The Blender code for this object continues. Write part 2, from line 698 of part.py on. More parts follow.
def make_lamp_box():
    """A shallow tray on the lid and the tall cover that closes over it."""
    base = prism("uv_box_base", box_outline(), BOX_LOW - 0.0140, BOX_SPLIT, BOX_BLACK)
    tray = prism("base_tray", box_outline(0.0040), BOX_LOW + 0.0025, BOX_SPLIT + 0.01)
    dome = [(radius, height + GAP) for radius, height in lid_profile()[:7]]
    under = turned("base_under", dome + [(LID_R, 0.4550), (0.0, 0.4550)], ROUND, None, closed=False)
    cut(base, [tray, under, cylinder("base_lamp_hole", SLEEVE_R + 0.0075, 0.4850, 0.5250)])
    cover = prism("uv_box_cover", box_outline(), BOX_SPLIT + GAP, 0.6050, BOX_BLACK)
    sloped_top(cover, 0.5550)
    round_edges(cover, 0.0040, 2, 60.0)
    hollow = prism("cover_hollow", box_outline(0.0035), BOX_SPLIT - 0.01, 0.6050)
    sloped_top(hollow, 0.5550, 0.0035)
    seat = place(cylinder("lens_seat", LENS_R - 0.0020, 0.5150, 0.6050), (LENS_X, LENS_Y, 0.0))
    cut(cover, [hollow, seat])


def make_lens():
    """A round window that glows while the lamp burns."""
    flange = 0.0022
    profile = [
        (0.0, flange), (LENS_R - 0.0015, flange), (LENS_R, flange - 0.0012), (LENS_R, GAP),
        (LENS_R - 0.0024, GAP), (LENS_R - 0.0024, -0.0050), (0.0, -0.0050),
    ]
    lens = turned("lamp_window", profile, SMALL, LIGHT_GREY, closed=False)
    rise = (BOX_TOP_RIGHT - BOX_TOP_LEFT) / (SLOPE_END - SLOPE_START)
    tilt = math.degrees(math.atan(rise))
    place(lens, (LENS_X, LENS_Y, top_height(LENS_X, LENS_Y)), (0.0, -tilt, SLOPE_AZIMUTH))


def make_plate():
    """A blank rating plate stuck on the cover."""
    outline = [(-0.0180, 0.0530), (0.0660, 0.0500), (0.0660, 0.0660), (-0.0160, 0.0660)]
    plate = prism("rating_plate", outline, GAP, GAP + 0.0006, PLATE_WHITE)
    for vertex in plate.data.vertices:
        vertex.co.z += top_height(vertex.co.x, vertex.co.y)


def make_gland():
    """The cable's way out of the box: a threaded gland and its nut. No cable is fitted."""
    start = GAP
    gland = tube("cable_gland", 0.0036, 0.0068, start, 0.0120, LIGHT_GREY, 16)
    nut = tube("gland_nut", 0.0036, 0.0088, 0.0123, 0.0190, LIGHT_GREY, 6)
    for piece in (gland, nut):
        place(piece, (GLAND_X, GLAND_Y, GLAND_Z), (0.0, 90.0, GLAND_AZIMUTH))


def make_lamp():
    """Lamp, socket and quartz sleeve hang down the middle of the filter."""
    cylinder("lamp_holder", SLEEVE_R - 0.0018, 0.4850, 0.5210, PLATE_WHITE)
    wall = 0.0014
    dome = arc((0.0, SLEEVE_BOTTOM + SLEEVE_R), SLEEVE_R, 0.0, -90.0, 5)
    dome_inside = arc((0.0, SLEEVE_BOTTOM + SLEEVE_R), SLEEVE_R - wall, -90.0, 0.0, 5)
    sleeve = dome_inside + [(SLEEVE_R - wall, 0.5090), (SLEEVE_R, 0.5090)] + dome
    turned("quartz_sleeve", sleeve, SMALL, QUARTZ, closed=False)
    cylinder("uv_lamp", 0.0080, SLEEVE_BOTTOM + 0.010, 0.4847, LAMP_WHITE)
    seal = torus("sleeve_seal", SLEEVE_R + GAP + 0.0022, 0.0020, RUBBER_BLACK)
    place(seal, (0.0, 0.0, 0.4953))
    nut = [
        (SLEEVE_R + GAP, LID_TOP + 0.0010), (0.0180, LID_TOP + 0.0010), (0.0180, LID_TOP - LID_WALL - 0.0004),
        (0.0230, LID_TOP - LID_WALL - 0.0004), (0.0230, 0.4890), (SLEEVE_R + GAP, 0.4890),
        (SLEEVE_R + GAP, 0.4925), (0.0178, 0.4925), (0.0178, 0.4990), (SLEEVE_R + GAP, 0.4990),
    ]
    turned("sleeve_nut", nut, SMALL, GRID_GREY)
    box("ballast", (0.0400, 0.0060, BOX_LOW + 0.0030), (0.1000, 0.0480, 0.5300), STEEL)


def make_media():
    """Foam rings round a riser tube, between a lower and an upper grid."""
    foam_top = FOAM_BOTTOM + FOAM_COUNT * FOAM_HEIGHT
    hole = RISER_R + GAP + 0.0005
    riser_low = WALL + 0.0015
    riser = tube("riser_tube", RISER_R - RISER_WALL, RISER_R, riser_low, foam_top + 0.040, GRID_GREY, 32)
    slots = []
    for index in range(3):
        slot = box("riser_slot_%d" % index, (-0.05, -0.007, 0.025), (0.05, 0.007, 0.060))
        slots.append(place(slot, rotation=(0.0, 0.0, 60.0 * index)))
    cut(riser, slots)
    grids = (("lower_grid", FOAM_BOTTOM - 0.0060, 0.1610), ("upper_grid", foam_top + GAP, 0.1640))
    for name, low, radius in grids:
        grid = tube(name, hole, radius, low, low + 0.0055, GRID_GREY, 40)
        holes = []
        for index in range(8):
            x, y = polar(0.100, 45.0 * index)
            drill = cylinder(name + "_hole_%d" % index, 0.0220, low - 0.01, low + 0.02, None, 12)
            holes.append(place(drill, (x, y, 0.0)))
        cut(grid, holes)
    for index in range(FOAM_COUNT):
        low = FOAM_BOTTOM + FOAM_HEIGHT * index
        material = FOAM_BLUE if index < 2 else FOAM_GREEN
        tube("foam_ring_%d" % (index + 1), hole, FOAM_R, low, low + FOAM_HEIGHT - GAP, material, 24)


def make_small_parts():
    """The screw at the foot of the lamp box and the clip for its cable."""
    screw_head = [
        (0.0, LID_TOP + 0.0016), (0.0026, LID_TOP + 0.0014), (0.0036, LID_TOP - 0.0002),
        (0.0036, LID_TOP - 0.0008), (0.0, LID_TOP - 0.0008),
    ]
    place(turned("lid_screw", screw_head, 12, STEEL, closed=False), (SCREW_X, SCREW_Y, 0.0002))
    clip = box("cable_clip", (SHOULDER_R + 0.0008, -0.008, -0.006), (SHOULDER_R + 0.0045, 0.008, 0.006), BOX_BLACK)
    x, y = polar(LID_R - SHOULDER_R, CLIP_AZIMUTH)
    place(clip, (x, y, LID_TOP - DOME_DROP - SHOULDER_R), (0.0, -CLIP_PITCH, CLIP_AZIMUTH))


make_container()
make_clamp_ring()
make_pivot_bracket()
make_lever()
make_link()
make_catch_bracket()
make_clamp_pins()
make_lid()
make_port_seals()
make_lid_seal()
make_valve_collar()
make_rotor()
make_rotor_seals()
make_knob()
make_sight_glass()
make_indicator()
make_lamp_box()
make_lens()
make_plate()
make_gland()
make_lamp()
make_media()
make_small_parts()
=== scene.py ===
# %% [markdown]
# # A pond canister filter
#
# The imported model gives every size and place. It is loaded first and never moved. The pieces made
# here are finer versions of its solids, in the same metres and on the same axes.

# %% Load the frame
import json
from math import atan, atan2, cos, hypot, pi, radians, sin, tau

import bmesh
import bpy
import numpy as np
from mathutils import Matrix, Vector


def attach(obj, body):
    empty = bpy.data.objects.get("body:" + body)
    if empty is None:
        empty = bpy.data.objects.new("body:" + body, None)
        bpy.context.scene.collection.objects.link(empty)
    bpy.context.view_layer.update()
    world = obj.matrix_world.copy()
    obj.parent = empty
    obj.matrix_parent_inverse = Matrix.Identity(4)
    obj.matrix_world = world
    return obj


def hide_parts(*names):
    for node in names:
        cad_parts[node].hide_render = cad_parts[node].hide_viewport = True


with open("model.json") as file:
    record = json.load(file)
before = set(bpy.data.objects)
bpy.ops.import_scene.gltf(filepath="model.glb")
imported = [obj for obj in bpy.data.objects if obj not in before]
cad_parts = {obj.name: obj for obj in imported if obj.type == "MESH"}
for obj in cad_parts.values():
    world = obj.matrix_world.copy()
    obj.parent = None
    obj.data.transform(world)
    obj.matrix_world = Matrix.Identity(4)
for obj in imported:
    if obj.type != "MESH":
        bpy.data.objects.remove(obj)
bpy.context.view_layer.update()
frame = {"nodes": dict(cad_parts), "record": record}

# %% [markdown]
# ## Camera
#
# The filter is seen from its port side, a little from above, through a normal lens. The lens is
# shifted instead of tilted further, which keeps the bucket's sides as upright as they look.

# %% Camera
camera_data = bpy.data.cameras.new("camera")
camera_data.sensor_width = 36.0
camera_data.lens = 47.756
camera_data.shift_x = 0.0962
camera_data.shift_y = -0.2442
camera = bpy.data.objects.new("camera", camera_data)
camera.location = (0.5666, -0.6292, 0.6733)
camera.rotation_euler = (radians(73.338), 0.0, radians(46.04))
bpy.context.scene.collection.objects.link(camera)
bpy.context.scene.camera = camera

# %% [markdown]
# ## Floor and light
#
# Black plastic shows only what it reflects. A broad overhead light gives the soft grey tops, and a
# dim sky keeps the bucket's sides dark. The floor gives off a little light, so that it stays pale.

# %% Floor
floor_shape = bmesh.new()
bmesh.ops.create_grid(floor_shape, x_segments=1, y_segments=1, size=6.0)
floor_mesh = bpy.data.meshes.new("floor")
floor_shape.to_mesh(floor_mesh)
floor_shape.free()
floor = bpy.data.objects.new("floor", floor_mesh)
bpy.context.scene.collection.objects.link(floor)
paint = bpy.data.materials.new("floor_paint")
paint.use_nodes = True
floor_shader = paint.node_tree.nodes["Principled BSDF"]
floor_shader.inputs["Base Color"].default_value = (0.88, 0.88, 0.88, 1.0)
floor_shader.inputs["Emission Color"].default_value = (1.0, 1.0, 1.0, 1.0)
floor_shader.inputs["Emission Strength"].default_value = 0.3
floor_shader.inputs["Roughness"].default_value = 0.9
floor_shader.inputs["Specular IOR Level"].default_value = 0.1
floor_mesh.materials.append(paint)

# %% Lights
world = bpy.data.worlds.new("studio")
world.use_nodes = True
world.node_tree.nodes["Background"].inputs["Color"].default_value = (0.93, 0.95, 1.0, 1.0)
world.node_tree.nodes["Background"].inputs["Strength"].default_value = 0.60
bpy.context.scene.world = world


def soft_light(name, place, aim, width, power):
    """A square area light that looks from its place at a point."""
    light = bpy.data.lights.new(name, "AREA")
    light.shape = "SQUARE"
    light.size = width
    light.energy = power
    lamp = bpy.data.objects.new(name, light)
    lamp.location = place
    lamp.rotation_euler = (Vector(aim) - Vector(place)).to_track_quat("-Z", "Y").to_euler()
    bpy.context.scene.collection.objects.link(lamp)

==

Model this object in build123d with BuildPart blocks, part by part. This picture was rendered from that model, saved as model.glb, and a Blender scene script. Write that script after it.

---

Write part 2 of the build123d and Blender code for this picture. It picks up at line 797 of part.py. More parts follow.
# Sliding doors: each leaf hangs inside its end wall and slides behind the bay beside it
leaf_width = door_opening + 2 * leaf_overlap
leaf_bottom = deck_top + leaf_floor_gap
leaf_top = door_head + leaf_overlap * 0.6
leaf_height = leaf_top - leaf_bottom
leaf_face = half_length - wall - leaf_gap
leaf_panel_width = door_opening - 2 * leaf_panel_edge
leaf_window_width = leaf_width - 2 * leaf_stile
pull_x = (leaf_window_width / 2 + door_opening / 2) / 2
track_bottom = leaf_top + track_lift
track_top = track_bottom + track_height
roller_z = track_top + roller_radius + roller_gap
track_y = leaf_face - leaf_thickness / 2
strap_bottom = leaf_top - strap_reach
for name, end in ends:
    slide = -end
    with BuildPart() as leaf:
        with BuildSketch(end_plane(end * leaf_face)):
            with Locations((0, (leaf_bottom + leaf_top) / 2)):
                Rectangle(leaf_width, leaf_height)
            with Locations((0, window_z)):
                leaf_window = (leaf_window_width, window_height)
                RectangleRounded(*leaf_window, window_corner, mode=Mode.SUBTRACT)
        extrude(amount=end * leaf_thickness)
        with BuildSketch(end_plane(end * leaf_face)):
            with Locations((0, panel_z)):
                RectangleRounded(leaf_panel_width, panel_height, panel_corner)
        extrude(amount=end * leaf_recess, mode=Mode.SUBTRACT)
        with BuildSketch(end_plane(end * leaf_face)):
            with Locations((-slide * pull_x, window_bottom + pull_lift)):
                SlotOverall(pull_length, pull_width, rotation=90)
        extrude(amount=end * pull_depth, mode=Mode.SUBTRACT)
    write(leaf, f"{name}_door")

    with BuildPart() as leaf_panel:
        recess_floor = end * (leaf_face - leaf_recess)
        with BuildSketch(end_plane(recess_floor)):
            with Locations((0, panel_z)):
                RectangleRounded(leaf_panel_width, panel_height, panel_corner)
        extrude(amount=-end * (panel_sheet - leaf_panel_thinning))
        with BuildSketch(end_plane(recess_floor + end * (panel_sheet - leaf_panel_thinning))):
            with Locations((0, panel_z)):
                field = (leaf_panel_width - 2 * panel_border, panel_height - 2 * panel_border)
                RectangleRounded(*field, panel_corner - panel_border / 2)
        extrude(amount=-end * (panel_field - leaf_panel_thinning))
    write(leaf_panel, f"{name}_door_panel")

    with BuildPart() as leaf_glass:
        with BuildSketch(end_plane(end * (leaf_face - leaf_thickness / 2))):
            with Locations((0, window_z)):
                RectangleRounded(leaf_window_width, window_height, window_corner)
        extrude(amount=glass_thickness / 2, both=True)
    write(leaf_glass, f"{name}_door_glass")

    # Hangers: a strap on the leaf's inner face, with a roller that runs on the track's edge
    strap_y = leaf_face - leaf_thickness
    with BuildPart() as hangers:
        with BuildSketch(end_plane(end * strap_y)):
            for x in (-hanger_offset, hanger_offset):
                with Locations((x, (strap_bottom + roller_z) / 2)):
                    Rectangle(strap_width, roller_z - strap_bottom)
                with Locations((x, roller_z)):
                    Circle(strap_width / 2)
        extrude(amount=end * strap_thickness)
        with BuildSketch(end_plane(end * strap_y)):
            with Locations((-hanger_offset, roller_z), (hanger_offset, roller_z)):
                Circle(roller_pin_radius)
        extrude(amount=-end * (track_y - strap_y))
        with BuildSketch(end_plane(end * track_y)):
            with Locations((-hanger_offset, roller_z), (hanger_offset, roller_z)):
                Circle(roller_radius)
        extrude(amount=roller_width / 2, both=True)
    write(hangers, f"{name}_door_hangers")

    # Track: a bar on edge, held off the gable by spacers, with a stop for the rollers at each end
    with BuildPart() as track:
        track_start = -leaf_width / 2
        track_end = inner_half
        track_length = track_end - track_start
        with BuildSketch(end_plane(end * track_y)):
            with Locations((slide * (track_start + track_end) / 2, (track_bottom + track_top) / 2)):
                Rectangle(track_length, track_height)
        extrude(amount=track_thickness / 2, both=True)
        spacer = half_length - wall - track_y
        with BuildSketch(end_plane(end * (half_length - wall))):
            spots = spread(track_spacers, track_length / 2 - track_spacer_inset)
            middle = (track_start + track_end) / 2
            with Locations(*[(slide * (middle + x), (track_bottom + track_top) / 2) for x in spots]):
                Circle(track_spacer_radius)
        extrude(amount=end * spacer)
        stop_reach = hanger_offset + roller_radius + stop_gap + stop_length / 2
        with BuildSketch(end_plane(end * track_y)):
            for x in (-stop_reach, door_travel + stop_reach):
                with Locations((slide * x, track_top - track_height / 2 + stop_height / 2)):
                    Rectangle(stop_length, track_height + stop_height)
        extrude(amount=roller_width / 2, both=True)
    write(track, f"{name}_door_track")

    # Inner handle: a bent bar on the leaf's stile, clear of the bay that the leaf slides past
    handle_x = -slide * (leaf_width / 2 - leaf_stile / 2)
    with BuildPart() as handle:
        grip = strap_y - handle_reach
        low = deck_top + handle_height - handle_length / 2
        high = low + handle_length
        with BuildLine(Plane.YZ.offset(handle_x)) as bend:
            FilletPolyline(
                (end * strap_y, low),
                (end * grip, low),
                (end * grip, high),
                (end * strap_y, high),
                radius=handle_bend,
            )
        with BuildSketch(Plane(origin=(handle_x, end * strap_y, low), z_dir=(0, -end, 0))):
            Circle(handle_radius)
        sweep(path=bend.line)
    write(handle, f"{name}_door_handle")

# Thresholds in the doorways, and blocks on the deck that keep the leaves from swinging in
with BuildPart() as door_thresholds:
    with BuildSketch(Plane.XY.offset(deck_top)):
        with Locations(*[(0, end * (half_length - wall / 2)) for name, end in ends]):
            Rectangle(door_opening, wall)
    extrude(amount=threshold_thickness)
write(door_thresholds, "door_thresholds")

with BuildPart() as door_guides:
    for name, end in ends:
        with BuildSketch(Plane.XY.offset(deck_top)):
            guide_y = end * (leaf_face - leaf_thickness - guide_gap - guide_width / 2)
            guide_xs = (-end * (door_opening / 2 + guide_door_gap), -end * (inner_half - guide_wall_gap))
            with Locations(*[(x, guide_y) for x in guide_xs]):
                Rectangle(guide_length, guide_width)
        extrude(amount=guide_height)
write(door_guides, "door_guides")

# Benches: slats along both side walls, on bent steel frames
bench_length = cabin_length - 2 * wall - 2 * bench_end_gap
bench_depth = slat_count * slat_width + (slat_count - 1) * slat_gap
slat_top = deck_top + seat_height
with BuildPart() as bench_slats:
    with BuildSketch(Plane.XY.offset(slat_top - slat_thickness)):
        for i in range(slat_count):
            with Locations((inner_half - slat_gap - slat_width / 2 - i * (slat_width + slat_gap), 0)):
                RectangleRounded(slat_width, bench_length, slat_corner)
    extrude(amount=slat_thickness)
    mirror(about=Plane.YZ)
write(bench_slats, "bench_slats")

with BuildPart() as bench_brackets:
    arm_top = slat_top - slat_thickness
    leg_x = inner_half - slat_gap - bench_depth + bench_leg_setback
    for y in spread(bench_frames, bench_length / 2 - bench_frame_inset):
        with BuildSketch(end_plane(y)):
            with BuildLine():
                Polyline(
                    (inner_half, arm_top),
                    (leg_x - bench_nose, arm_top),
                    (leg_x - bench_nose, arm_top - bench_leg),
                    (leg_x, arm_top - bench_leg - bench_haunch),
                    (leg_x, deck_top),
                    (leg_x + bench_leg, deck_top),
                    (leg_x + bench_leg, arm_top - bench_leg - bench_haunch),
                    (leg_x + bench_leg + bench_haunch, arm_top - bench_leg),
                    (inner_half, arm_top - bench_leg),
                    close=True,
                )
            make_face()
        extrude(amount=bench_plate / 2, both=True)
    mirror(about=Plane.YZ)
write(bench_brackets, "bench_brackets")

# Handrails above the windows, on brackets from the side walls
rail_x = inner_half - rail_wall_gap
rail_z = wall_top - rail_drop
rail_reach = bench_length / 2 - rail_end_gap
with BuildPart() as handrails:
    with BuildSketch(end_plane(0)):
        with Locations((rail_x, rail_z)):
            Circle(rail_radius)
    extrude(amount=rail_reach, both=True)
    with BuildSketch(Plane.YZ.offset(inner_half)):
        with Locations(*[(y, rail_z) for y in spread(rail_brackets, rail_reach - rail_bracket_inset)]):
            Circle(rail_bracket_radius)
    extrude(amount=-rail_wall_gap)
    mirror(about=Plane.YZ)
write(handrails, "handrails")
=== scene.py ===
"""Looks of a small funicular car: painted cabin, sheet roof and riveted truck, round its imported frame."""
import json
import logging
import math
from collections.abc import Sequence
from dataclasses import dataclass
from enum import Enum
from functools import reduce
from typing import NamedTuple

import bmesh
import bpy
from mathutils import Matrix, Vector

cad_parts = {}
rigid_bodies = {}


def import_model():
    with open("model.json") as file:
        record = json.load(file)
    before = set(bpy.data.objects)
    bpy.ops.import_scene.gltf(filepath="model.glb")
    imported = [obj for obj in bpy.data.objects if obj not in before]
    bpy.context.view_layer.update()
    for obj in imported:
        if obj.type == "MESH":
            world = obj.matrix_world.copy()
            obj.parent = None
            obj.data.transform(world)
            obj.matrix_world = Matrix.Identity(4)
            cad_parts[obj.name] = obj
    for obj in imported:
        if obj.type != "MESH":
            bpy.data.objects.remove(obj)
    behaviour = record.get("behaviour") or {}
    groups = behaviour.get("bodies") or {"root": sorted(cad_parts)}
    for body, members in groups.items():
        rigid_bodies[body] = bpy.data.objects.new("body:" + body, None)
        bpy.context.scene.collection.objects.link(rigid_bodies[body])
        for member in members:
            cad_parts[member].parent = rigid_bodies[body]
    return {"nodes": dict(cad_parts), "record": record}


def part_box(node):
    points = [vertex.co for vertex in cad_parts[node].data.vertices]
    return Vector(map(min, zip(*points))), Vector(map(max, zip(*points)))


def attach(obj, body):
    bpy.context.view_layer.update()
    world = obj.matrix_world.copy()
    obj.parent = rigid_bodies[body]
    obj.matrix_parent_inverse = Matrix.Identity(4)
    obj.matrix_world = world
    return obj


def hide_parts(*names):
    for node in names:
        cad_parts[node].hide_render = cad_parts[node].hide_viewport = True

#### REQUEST
Copy out exactly the lines running from the one with "The Blender code" to the one with "(0.0, -tilt, SLOPE_AZIMUTH))", including both ends, and nothing more.

#### THE RESULT
The Blender code for this object continues. Write part 2, from line 698 of part.py on. More parts follow.
def make_lamp_box():
    """A shallow tray on the lid and the tall cover that closes over it."""
    base = prism("uv_box_base", box_outline(), BOX_LOW - 0.0140, BOX_SPLIT, BOX_BLACK)
    tray = prism("base_tray", box_outline(0.0040), BOX_LOW + 0.0025, BOX_SPLIT + 0.01)
    dome = [(radius, height + GAP) for radius, height in lid_profile()[:7]]
    under = turned("base_under", dome + [(LID_R, 0.4550), (0.0, 0.4550)], ROUND, None, closed=False)
    cut(base, [tray, under, cylinder("base_lamp_hole", SLEEVE_R + 0.0075, 0.4850, 0.5250)])
    cover = prism("uv_box_cover", box_outline(), BOX_SPLIT + GAP, 0.6050, BOX_BLACK)
    sloped_top(cover, 0.5550)
    round_edges(cover, 0.0040, 2, 60.0)
    hollow = prism("cover_hollow", box_outline(0.0035), BOX_SPLIT - 0.01, 0.6050)
    sloped_top(hollow, 0.5550, 0.0035)
    seat = place(cylinder("lens_seat", LENS_R - 0.0020, 0.5150, 0.6050), (LENS_X, LENS_Y, 0.0))
    cut(cover, [hollow, seat])


def make_lens():
    """A round window that glows while the lamp burns."""
    flange = 0.0022
    profile = [
        (0.0, flange), (LENS_R - 0.0015, flange), (LENS_R, flange - 0.0012), (LENS_R, GAP),
        (LENS_R - 0.0024, GAP), (LENS_R - 0.0024, -0.0050), (0.0, -0.0050),
    ]
    lens = turned("lamp_window", profile, SMALL, LIGHT_GREY, closed=False)
    rise = (BOX_TOP_RIGHT - BOX_TOP_LEFT) / (SLOPE_END - SLOPE_START)
    tilt = math.degrees(math.atan(rise))
    place(lens, (LENS_X, LENS_Y, top_height(LENS_X, LENS_Y)), (0.0, -tilt, SLOPE_AZIMUTH))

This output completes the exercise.